Feeling Really Down Today
I’m feeling
really down today. Lay in bed for a couple of hours after waking
up. My back is really hurting so that
is not helping. Back pain has been a companion
of mine for a few decades now, so
nothing new although in recent years it has been less of a problem. I’m not sure what I did to set this off but
it’s bad. But that’s not the cause of
my sense of depression. I think I’m
feeling overwhelmed in the world right now.
Emotions are surfacing and half the time I don’t even know what they are
or what triggered them. I have a great
deal of anxiety surrounding finances and how there never seems to be enough money
to get by. And there’s no real security
in being self employed > I never know how much money will be coming in, or when.
Even with teaching for the dog school,
until a session starts I don’t know how many people are in the classes
and therefore what my income will be.
We trainers are paid on a percentage basis. We get 60% of what our classes bring in. Right now ….. today ….. I’m rationing food
for myself and the critters because if we run out before the CRB (Canadian Recovery Benefit) cheque arrives, we will go hungry. I can only spend money on gas to get to and
from work. I think this is the poorest
I’ve been. I’m working and still
drowning.
I'm so afraid of doing things wrong and getting in trouble that I didn't apply for the CRB when the CERB ended back in September. I was sure that they said you had to have zero income in order to qualify for the CRB. And since I had started back to teaching I thought I was ineligible. Then last week I found out that if you are self employed and have lost 50% of your income, you qualify for the recovery benefit. So I applied last Friday. But there is still this part of me that is afraid. Afraid I'm wrong. Worried that I don't deserve the benefit even though I have lost more than 50% of my income due to covid.
I think the
depression I’m feeling today is a sense of hopelessness. Overwhelmed and feeling like I can’t see an
end in sight. It looks like covid will
be with us for quite some time. And that
will influence whether or not people bring their dogs to group classes. Even with strict protocols in effect and
everyone wearing masks, people are still
scared. And I am too. But I have to work. So the fear is whether or not we will be
able to acquire and sustain registration levels that will keep us financially
afloat. And God forbid any of us should
get sick. I feel like the walls are
closing in on me. Like I have no
control. And at the same time I feel immobilized
by this fear. It doesn’t motivate
me. It paralyzes me.
A Strange Dream
This strange
dream triggered the memory of another “being left behind” dream that I used to
have. It was a recurring dream albeit not
a frequent one. It was always my parents
leaving me behind.

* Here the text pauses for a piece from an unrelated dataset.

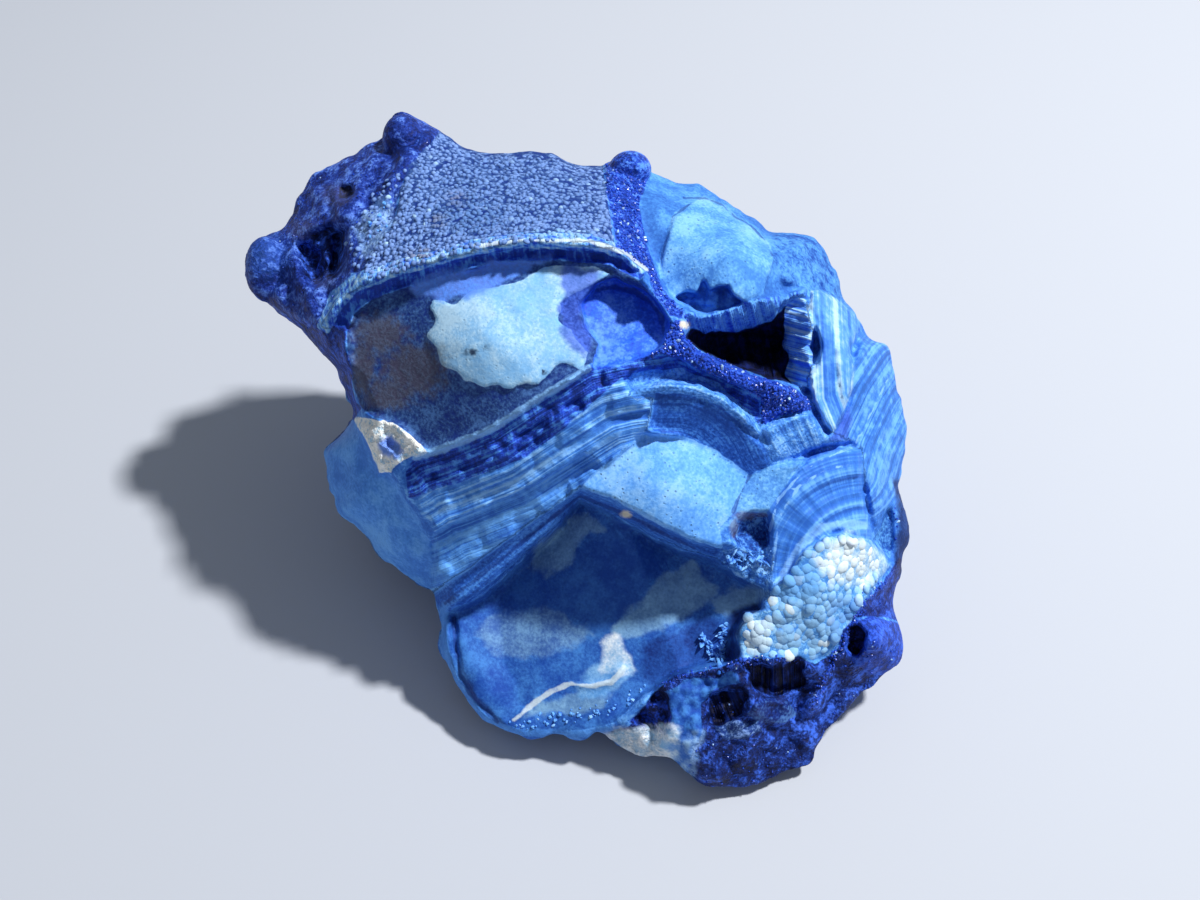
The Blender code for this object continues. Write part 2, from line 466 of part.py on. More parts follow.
def make_body():
    body = add_ball(NODE_NAME, BALL_LEVELS)
    shaped = wrap_body(read_points(body.data)) * MM
    body.data.vertices.foreach_set("co", shaped.ravel())
    body.data.update()
    return body


def join(body, other, operation):
    step = body.modifiers.new(other.name, "BOOLEAN")
    step.operation = operation
    step.solver = "EXACT"
    step.object = other
    hide(other)


def add_knobs(body):
    """The lumps on the face: balls stretched along the face's own directions."""
    for name, (u, v, height, across, up, out) in KNOBS.items():
        knob = add_ball(name, levels=3)
        stretched = read_points(knob.data) * [across, up, out]
        points = place(u, v, height) + stretched @ np.array([ACROSS, UP_PLANE, TO_EYE])
        knob.data.vertices.foreach_set("co", (points * MM).ravel())
        join(body, knob, "UNION")


def cut_tube_mouth(body):
    mouth = add_ball("tube mouth", levels=3)
    depth = TUBE_MOUTH["depth"]
    stretched = read_points(mouth.data) * [TUBE_MOUTH["radius"], TUBE_MOUTH["radius"], depth]
    points = place(*TUBE_MOUTH["centre"]) + stretched @ np.array([ACROSS, UP_PLANE, TO_EYE])
    mouth.data.vertices.foreach_set("co", (points * MM).ravel())
    join(body, mouth, "DIFFERENCE")


def azurite_material():
    material = bpy.data.materials.new("azurite")
    material.use_nodes = True
    shader = material.node_tree.nodes["Principled BSDF"]
    shader.inputs["Base Color"].default_value = (0.06, 0.2, 0.62, 1)
    shader.inputs["Roughness"].default_value = 0.7
    shader.inputs["Metallic"].default_value = 0.0
    return material


def main():
    clear_objects()
    body = make_body()
    add_knobs(body)
    cut_tube_mouth(body)
    fuse(body)
    thin_out(body)
    cut_base(body)
    body.data.materials.append(azurite_material())
    body.data.shade_smooth()
    body.data.set_sharp_from_angle(angle=math.radians(SHARP_ANGLE))


main()
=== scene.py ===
# Azurite specimen: the finish of a broken, banded azurite nodule, grown over with pebbled and drusy crusts.
# Its best face is drawn on a plane square to the sight line: u runs across, v up the plane, and a height
# stands out of it toward the eye, all in millimetres. place() carries such points into the world.
import math

import bpy
import numpy as np
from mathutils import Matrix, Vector


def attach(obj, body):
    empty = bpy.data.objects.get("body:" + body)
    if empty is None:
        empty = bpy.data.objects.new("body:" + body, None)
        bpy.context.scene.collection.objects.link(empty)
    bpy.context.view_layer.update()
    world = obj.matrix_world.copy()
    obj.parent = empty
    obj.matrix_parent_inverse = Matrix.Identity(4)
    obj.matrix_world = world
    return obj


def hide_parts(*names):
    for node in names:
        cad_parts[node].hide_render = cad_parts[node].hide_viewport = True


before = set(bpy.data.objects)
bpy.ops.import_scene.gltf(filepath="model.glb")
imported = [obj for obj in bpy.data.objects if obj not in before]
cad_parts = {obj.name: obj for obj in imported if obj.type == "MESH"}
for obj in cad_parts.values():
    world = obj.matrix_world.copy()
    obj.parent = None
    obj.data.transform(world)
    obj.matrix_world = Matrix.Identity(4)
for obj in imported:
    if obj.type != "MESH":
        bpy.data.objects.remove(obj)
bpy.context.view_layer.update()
mm = 0.001
node = "azurite_specimen"
rng = np.random.default_rng(11)

# The eye and the drawing plane
eyeElevation = math.radians(50.0)
eyeDistance = 150.0
faceCentre = np.array([2.2, -1.0, 25.0])
across = np.array([1.0, 0.0, 0.0])
upPlane = np.array([0.0, math.sin(eyeElevation), math.cos(eyeElevation)])
toEye = np.array([0.0, -math.cos(eyeElevation), math.sin(eyeElevation)])
faceAxes = np.array([across, upPlane, toEye])

body = dict(
    spokes=1150, frontRings=240, backRings=80, grain=0.2, triangles=196000,    # how finely it is drawn and kept
    hiddenDrop=2.0, backThinning=0.85,                                         # what is thinned out on the back
    rimRounding=0.12, backRounding=0.4, leastRise=0.6, leastDrop=1.5, thickening=0.8, thickeningWidth=7.0,
    backCentre=(0.0, 2.0, 15.0), backRadii=(37.0, 29.0, 40.0), backBlend=1.2, floorAllowance=3.0,
    cornerTurns=(-0.02, -0.012, -0.004, 0.004, 0.012, 0.02), edgeLumps=0.35, edgeLumpSize=2.2)

# The outline of the face, clockwise from the knob at its left
outline = [
    (-35.5, 18.5), (-35.2, 20), (-34, 21.2), (-32.3, 22), (-31.2, 23.2), (-30, 25.8), (-28.8, 27.7),
    (-27, 28.2), (-23, 30.6), (-21.2, 31.6), (-21, 33.2), (-19, 33.6), (-17.2, 33), (-14.7, 30.5),
    (-12, 29.7), (-6, 29.7), (-3, 28.6), (0.3, 28.2), (1.7, 29.1), (3.8, 29.7), (5.2, 28.2), (7.5, 26.6),
    (10.2, 26.2), (14, 24), (17, 22), (20.8, 21.6), (22, 20.4), (23.6, 17.6), (24, 15), (26.2, 13.2),
    (27, 11.1), (28.7, 10.4), (29.8, 7), (30.4, 3), (30.4, 0), (29.8, -3), (31.1, -8.2), (30.6, -10.5),
    (29.7, -13.2), (29.4, -17.2), (30.4, -18.8), (30.5, -20.4), (29.8, -21.8), (28.2, -22.6), (25, -25.5),
    (22, -29), (21, -31.6), (17.5, -32.5), (13.7, -33.8), (9.5, -33.3), (7.2, -30.6), (4, -30.5), (0, -28.5),
    (-3, -28.8), (-8, -28.7), (-11, -27.6), (-13, -25.6), (-14.8, -22.8), (-15.8, -20), (-16, -17),
    (-16.8, -14), (-20, -12.5), (-24, -8.2), (-26, -6), (-27.1, -3.5), (-27.1, -0.5), (-24.6, 3.8),
    (-25.8, 7.2), (-28.5, 10.6), (-31.2, 13.4), (-33.5, 14.5), (-34.7, 15.5), (-35.3, 17)]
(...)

Sometimes my sister
was in the dream too We’d be in our
home (not always the same house) and getting ready to go somewhere and suddenly
they’d leave without me. Sometimes we’d
all be in the car and I’d go back inside to get something and they’d drive off
without me. I’d be running behind the
car yelling, “Wait! Wait!”, like a dog
that’s been dumped off on the side of the road.
But they would just drive away and leave me, and I’d end up standing in the road crying as
the car went out of sight. This wasn’t
a childhood dream > this is a dream in my adult life. I’ve had this dream within the past year.